• [WORK REQUIRED]
Will you quote precisely the lines that run from the top of the material below to the line containing "const BAND_SEGMENTS = 72;", both ends included?

• [PROVIDED MATERIAL]
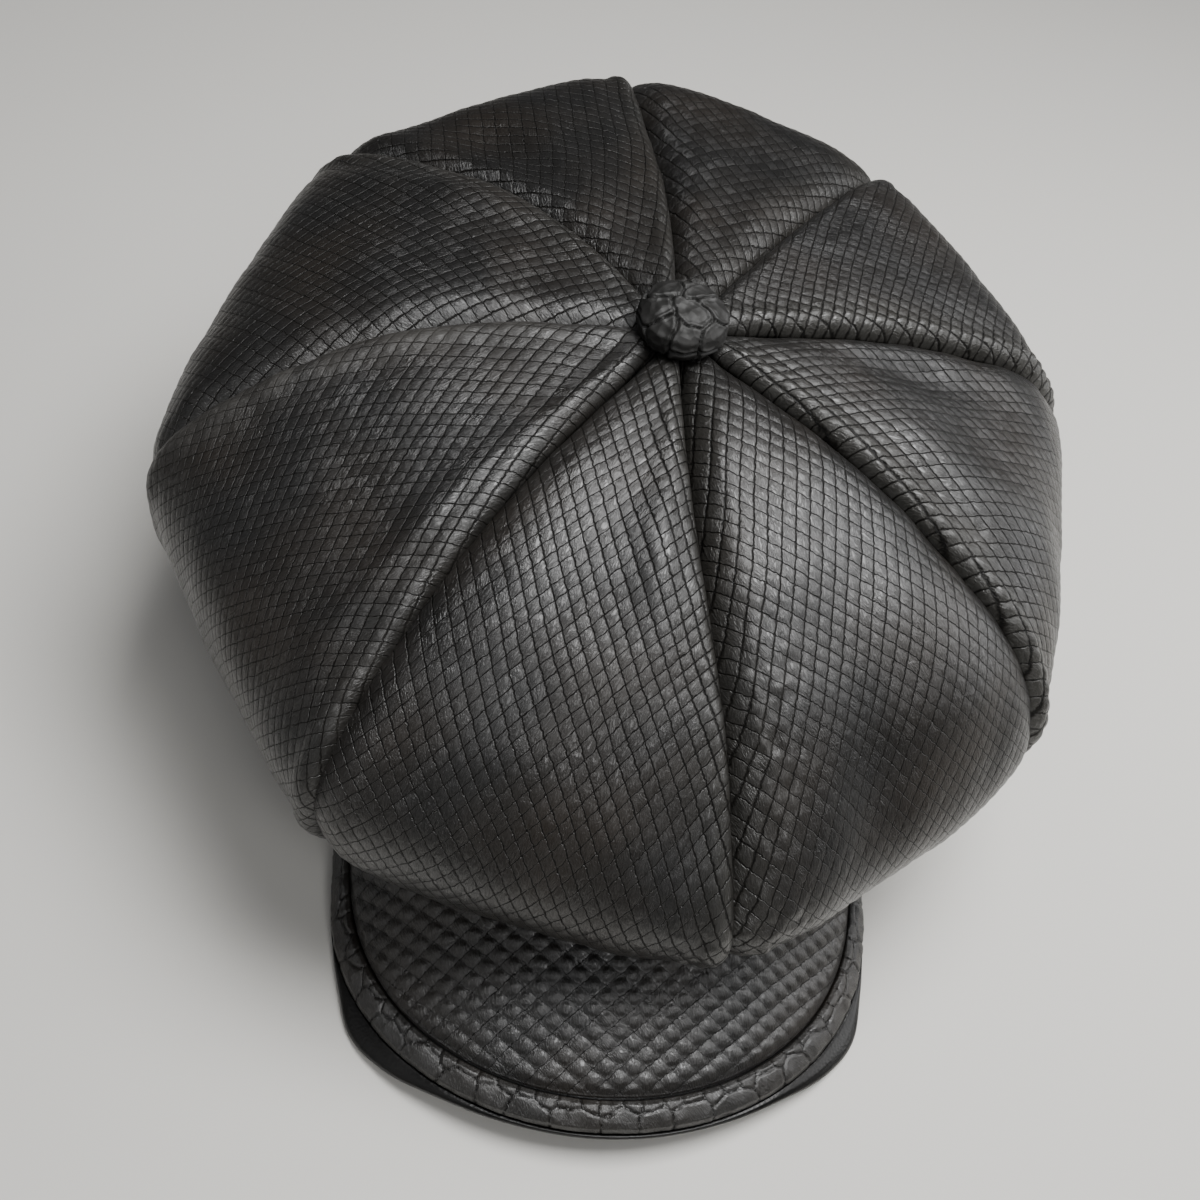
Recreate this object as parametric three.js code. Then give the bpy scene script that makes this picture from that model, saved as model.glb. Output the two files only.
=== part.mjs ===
// An eight-panel leather cap with a covered button and a curved peak, at real size in millimetres.
// +Z is up, the peak points along -Y, and the cap rests on z = 0 on its peak's sides and the
// back of its headband, as it does on a table.
import * as THREE from 'three';

// Leather and seams
const LEATHER = 2; // wall of the crown's panels
const SEAM_GAP = 0.4; // between neighbouring panels, where the stitched seam lies
const FIT_GAP = 0.3; // between pieces that are sewn face to face

// Headband: an elliptical ring, tilted because the peak props up its front
const BAND_HALF_WIDTH = 86;
const BAND_HALF_LENGTH = 101;
const BAND_HEIGHT = 32;
const BAND_WALL = 3;
const BAND_TILT = THREE.MathUtils.degToRad(8.5);
const BAND_SEGMENTS = 72;

// Crown: eight seams run from the top under the button to the headband. Each seam is a
// meridian round the crown's middle. Angles are in degrees from the front towards +X, radii
// from the crown's middle, heights from the floor. The shoulder is where the top turns down,
// the waist is the widest place, and under is the fold that tucks back to the headband.
// Bow turns the seam near the button, and lift is its rise over a straight run on the top.
const CROWN_MIDDLE = { x: 3, y: 20 };
const CROWN_TOP = { x: 7.3, y: 20, z: 138.5 };
const SEAMS = [
  { angle: 8.5, shoulderR: 123, shoulderZ: 88, waistR: 147, waistZ: 62, underR: 130, underZ: 45, lift: 2, bow: -6 },
  { angle: 52, shoulderR: 131, shoulderZ: 98, waistR: 142, waistZ: 77, underR: 128, underZ: 52, lift: 3, bow: 2 },
  { angle: 98, shoulderR: 126, shoulderZ: 116, waistR: 137, waistZ: 98, underR: 126, underZ: 64, lift: 2, bow: 2 },
  { angle: 140, shoulderR: 126, shoulderZ: 130, waistR: 137, waistZ: 115, underR: 126, underZ: 72, lift: 2, bow: 1 },
  { angle: 181, shoulderR: 131, shoulderZ: 136, waistR: 141, waistZ: 118, underR: 128, underZ: 74, lift: 2, bow: -7 },
  { angle: 227, shoulderR: 129, shoulderZ: 125, waistR: 138, waistZ: 108, underR: 126, underZ: 68, lift: 5, bow: -17 },
  { angle: 279, shoulderR: 135, shoulderZ: 106, waistR: 142, waistZ: 90, underR: 129, underZ: 58, lift: 6, bow: -13 },
  { angle: 323, shoulderR: 138, shoulderZ: 92, waistR: 147, waistZ: 74, underR: 131, underZ: 50, lift: 3, bow: -2 },
];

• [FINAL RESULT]
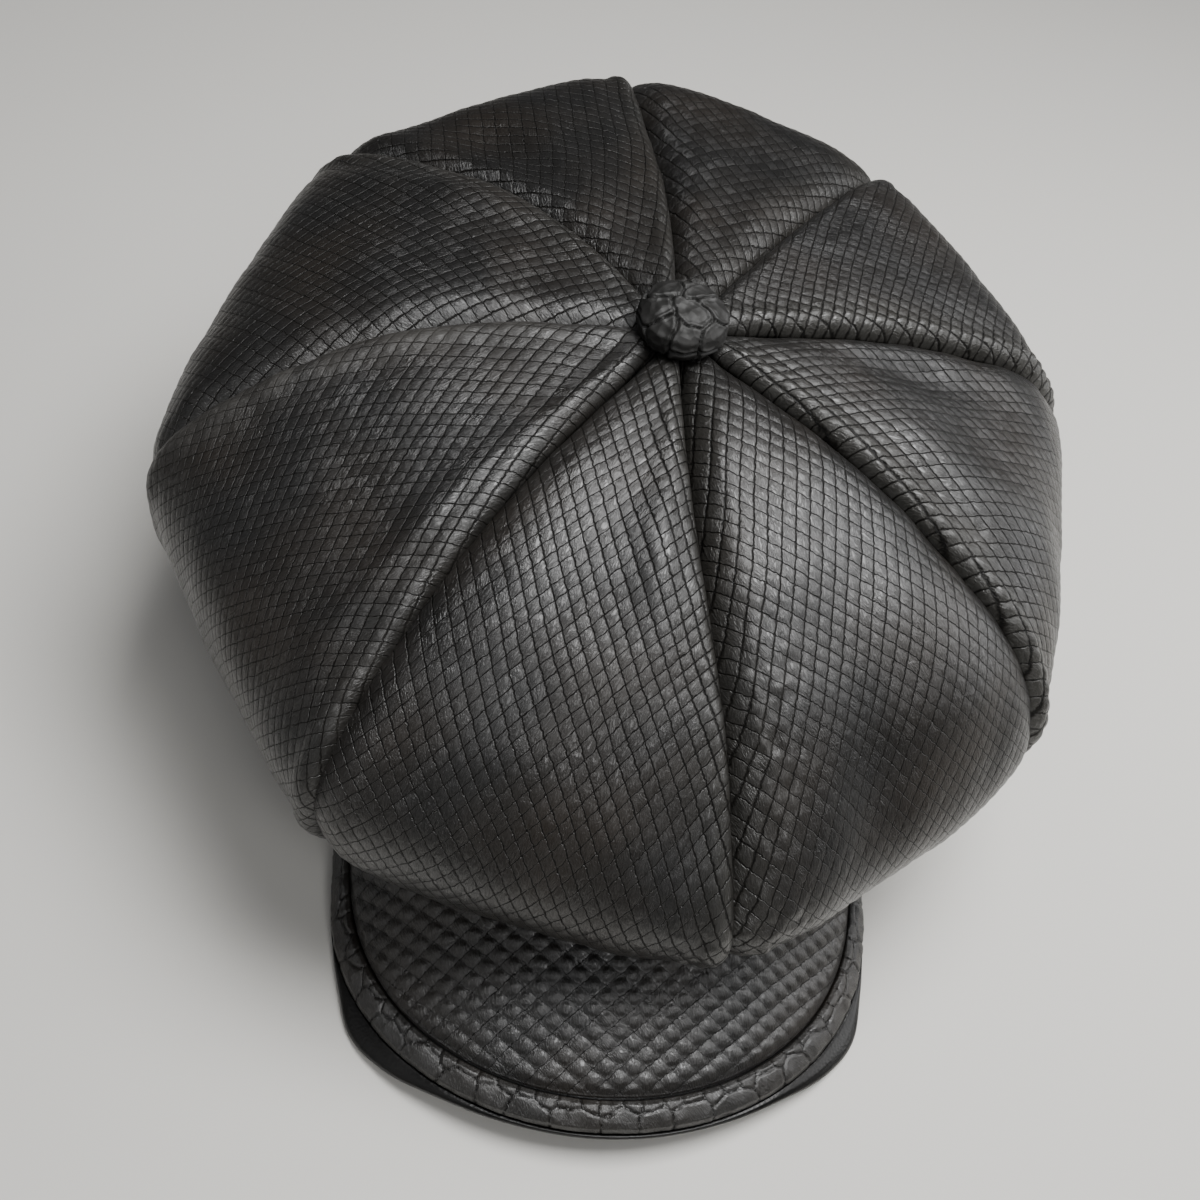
Recreate this object as parametric three.js code. Then give the bpy scene script that makes this picture from that model, saved as model.glb. Output the two files only.
=== part.mjs ===
// An eight-panel leather cap with a covered button and a curved peak, at real size in millimetres.
// +Z is up, the peak points along -Y, and the cap rests on z = 0 on its peak's sides and the
// back of its headband, as it does on a table.
import * as THREE from 'three';

// Leather and seams
const LEATHER = 2; // wall of the crown's panels
const SEAM_GAP = 0.4; // between neighbouring panels, where the stitched seam lies
const FIT_GAP = 0.3; // between pieces that are sewn face to face

// Headband: an elliptical ring, tilted because the peak props up its front
const BAND_HALF_WIDTH = 86;
const BAND_HALF_LENGTH = 101;
const BAND_HEIGHT = 32;
const BAND_WALL = 3;
const BAND_TILT = THREE.MathUtils.degToRad(8.5);
const BAND_SEGMENTS = 72;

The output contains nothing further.